Verse 19 — The Clinching Argument Hushai seals the deception with a practicality that Absalom cannot easily rebut: "Whom should I serve? Should I not serve in the presence of his son?" He frames continued service as a matter of dynastic succession — as though serving Absalom were simply an extension of serving David. The logic is elegant: Hushai is presenting himself as a professional royal counselor whose craft belongs to the throne, whoever sits on it. This resonates with Absalom's own dynastic self-understanding. He wants to be seen as David's legitimate successor, and Hushai hands him that very framing — while privately retaining his own definition of legitimacy.

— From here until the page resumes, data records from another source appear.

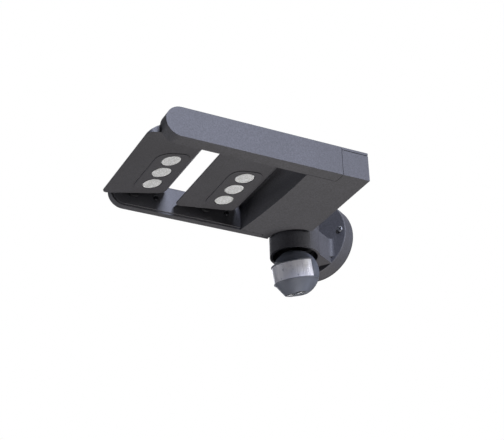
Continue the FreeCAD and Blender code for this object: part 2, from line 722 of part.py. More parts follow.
def pivot_bores():
    far = rod(PIN_R, V(HEAD_X0 - 1, 0, 0), V(HEAD_X0 + PIN_HOLD, 0, 0))
    near = rod(PIN_R, V(HEAD_X1 - 13, 0, 0), V(HEAD_X1 + 1, 0, 0))
    return far.fuse(near)


def head_cover():
    """Ribbed back cover; a pad under it presses on the LED board and carries the heat away."""
    base = SPLIT_V + SEAL_T
    shape = head_block(0, base, TALL)
    room = head_block(HEAD_WALL + FIN_DEPTH, base - 1, TALL)
    shape = shape.cut(room)
    pitch = (HEAD_X1 - HEAD_X0 - 36.0) / FIN_COUNT
    for index in range(FIN_COUNT):
        x = HEAD_X0 + 18.0 + pitch * (index + 0.25)
        outer = head_profile(x, -1.0).extrude(V(pitch * 0.55, 0, 0))
        inner = head_profile(x, FIN_DEPTH).extrude(V(pitch * 0.55, 0, 0))
        limits = box(x, x + pitch * 0.55, -24, TALL, base + 1.5, TALL)
        shape = shape.cut(outer.cut(inner).common(limits))
    inside = head_block(0.5, base, TALL)
    x0 = LENS_MIDDLE_X - BOARD_HALF
    x1 = LENS_MIDDLE_X + BOARD_HALF
    pad = box(x0, x1, BEZEL_U0 + 6, BEZEL_U1 - 6, BOARD_TOP, 12)
    shape = shape.fuse(pad.common(inside))
    shape = shape.fuse(pivot_blocks().common(inside))
    for x, u in HEAD_SCREWS:
        boss = rod(HEAD_BOSS_R, V(x, u, base), V(x, u, TALL)).common(inside)
        shape = shape.fuse(boss).cut(rod(1.5, V(x, u, base - 1), V(x, u, TALL)))
        shape = shape.cut(rod(3.0, V(x, u, head_screw_v(u)), V(x, u, TALL)))
    return shape.cut(pivot_bores()).removeSplitter()


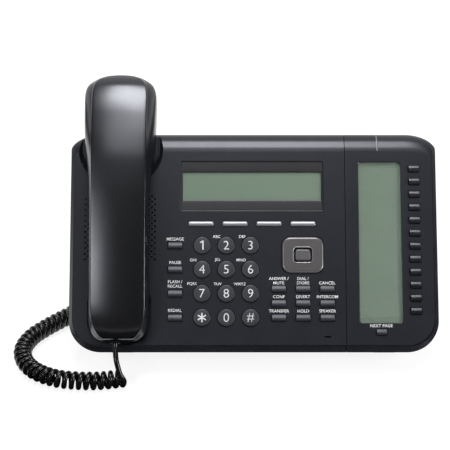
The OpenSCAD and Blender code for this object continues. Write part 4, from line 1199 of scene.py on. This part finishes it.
def grille(v, rings, radius, steps=10):
    """The outlines of the round holes in front of a capsule."""
    spots = [(r, 2 * math.pi * i / n) for r, n in rings for i in range(n)]
    return [circle((HANDSET_U + r * math.cos(a), v + r * math.sin(a)), radius, steps) for r, a in spots]


def make_handset_back():
    back = settle(back_shell(BACK_STEP), "handset_outer_shell", polished_abs, "handset", sharp=60)
    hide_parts("handset_back")


def make_handset_face():
    ear_w, mouth_w = CAP_DROP - EAR_T, CAP_DROP - MOUTH_T
    ear_cap = cap_solid(ear_cap_outline(EAR_CAP_R), (HANDSET_U, sum(EAR_CAP_V) / 2), 3, ear_w)
    mouth = (HANDSET_U, MOUTH_CAP_V)
    mouth_cap = cap_solid(circle(mouth, MOUTH_CAP_R, 40), mouth, 2, mouth_w)
    shell = carve(face_solid(0, PARTING_GAP, FACE_STEP), ear_cap, "UNION")
    shell = carve(shell, mouth_cap, "UNION")
    shell = carve(shell, face_solid(SHELL_WALL, -PAST, HOLLOW_STEP))
    shell = cut_plates(
        shell, ([circle((HANDSET_U, RECEIVER_V), RECEIVER_R, 40)], -CAPSULE_TOP, -ear_w - SHELL_WALL),
        ([circle((HANDSET_U, MIC_V), MIC_R, 24)], -CAPSULE_TOP, -mouth_w - SHELL_WALL))
    shell = cut_plates(
        shell, (grille(RECEIVER_V, GRILLE_RINGS, EAR_HOLE_R), 0, -ear_w + PAST),
        (grille(MIC_V, GRILLE_RINGS[:2], MIC_HOLE_R), 0, -mouth_w + PAST))
    socket = bmesh.new()
    box(socket, (PLUG_U - PLUG_W / 2, 0, PLUG_LOW), (PLUG_U + PLUG_W / 2, PLUG_L, PLUG_HIGH))
    shell = carve(shell, socket)
    face = settle(shell, "handset_inner_shell", polished_abs, "handset", sharp=32)
    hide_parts("handset_face")


# Black ABS from a polished mould: deep and glossy, with a very slight orange-peel
polished_abs = grained_finish("polished_black_abs", "#0f1012", "#0c0d0f", 0.26, 1, 1.2,
                              **{**SHINE, "Specular IOR Level": 0.95})
make_handset_back()
make_handset_face()

# ---------------------------------------------------------------- nodes kept from the frame
# The hidden and plain parts keep their moulded shapes: rear cover, stand, feet, screws, board,
# key mat, loudspeaker, sockets, plugs, capsules and the hook plunger.
# Matt rubber, satin plastics and plated or painted steel, plain as they come from their makers
rubber = grained_finish("black_nitrile_rubber", "#161616", "#1d1d1d", 0.75, 0.8, 20)
dress(grained_abs, "rear_cover", "stand")
dress(rubber, "front_feet", "stand_feet")
dress(key_abs, "hook_switch")
dress(grained_finish("silicone_key_mat", "#85857f", "#7d7d77", 0.6, 1, 8), "key_mat")
dress(grained_finish("socket_nylon", "#c9c6ba", "#bfbcb0", 0.5, 0.8, 6), "jack_block")
dress(grained_finish("black_plug_polycarbonate", "#101113", "#0c0d0f", 0.22, 2, 3),
      "handset_plug", "base_plug")
dress(grained_finish("green_solder_mask", "#1d5a36", "#194e2f", 0.4, 0.6, 12), "main_board")
dress(grained_finish("zinc_plated_steel", "#b9bbbd", "#a9abad", 0.35, 0.4, 6, Metallic=1.0),
      "case_screws")
dress(grained_finish("painted_speaker_steel", "#2c2c2e", "#242426", 0.5, 0.6, 8), "loudspeaker")
dress(grained_finish("capsule_aluminium", "#8a8b8d", "#7c7d7f", 0.4, 0.5, 6, Metallic=1.0),
      "earpiece", "microphone")
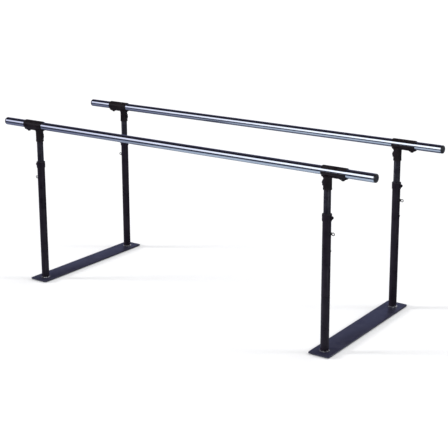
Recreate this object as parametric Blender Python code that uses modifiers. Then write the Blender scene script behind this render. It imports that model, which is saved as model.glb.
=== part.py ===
# Folding, height-adjustable walking bars: two tubular handrails on four telescoping
# uprights, which stand on two flat bases. Metres, +Z up, +X along the rails, origin on
# the floor under the centre. For someone walking towards +X, right is -Y and front is +X.
# Each upright is modelled once, with its outboard side towards +X, and placed four times.

import math

import bmesh
import bpy
from mathutils import Matrix, Vector

# Overall sizes. The overhangs run from a post's axis to the end of the rail or plate.
RAIL_LENGTH = 2.134
RAIL_HEIGHT = 0.809
RAIL_SPACING = 0.646
RAIL_OVERHANG = 0.23
PLATE_OVERHANG = 0.0545

# Gaps: pieces that touch, pieces that slide or swivel, screws in their holes
SEAT_GAP = 0.0003
SLIDE_GAP = 0.0004
HOLE_GAP = 0.0005

# Handrail tube and its end caps
RAIL_RADIUS = 0.01905
RAIL_WALL = 0.0016
CAP_RIM = 0.0025
CAP_DOME = 0.0055
CAP_PLUG = 0.022

# Bases
PLATE_WIDTH = 0.103
PLATE_THICKNESS = 0.0064
PLATE_CORNER = 0.006
PAD_LENGTH = 0.15
PAD_MARGIN = 0.0055
PAD_THICKNESS = 0.003
PAD_CORNER = 0.008

# Outer tube, with the fillet weld at its foot
OUTER_WALL = 0.0016
WELD_LEG = 0.004

# Clamp collar round the outer tube's top, with a split and two lugs
COLLAR_HEIGHT = 0.031
COLLAR_WALL = 0.0022
COLLAR_SPLIT = 0.002
LUG_REACH = 0.008
LUG_HEIGHT = 0.014
LUG_WIDTH = 0.0045
LUG_SCREW_SHARE = 0.42
COLLAR_SCREW_RADIUS = 0.0019
COLLAR_SCREW_LEDGE = 0.0015
COLLAR_SCREW_HEAD = 0.0032

# Bush in the outer tube's top
BUSH_LENGTH = 0.055
BUSH_WALL = 0.000875
BUSH_FLANGE = 0.0014

# Inner tube: a groove for the swivel screw, and a row of holes for the pull pin
INNER_RADIUS = 0.015875
INNER_WALL = 0.0021
INNER_SHOWN = 0.105
INNER_TAIL = 0.12
GROOVE_DEPTH = 0.0011
GROOVE_HEIGHT = 0.0075
HOLE_PITCH = 0.0381
HOLES_BELOW = 6
HOLES_ABOVE = 2
GUIDE_FLANGE = 0.01
GUIDE_PLUG = 0.012
GUIDE_BORE = 0.006

# Pull pin with its ring, its housing, and the guide screw below it
PIN_DROP = 0.085
PIN_RADIUS = 0.003
PIN_LEDGE = 0.0012
PIN_HEAD = 0.0018
RING_RADIUS = 0.006
RING_WIRE = 0.0018
HOUSING_WALL = 0.0018
HOUSING_LEDGE = 0.0026
HOUSING_NUT = 0.0028
HOUSING_REACH = 0.004
GUIDE_SCREW_DROP = 0.076
GUIDE_SCREW_RADIUS = 0.0024
GUIDE_SCREW_LEDGE = 0.0021
GUIDE_SCREW_HEAD = 0.0028

# Bracket: a sleeve open on one side, on a stem that swivels on the inner tube
BRACKET_INBOARD = 0.025
BRACKET_OUTBOARD = 0.092
BRACKET_WALL = 0.0036
BRACKET_FLOOR = 0.0062
FLOOR_WIDTH = 0.026
SLOT_TOP = 0.0125
SLOT_BOTTOM = 0.001
STEM_WALL = 0.002725
STEM_LENGTH = 0.055
STEM_ROOF = 0.0012
BOSS_LENGTH = 0.03
BOSS_WIDTH = 0.022
BOSS_DEPTH = 0.0035
BOSS_INSET = 0.004
GUSSET_HEIGHT = 0.014
GUSSET_WIDTH = 0.008
SCREW_PAD_REACH = 0.0042
SCREW_PAD_WIDTH = 0.015
SCREW_PAD_HEIGHT = 0.025
STEM_SCREW_RADIUS = 0.0025
STEM_SCREW_LEDGE = 0.0025
STEM_SCREW_HEAD = 0.003
STEM_SCREW_RISE = 0.0285
RAIL_BOLT_RADIUS = 0.004
RAIL_BOLT_HEAD = 0.004
RAIL_BOLT_HEX = 0.0075
RAIL_BOLT_GRIP = 0.005

# Facets round the pieces
RAIL_SIDES = 32
TUBE_SIDES = 24
BUSH_SIDES = 16
SCREW_SIDES = 12
HOLE_SIDES = 8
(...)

Typological and Spiritual Senses At the typological level, Hushai prefigures those in salvation history who work from within hostile structures to preserve the messianic line — Joseph in Pharaoh's court, Mordecai in the Persian court, and ultimately Christ himself, who entered the "court" of fallen humanity from within, concealing his glory in human form to defeat the adversary on his own ground. Hushai's secret loyalty to the anointed king amid apparent service to usurped power anticipates the Church's pilgrim condition: present in the world, appearing to accommodate herself to its structures, yet inwardly pledged to the true King.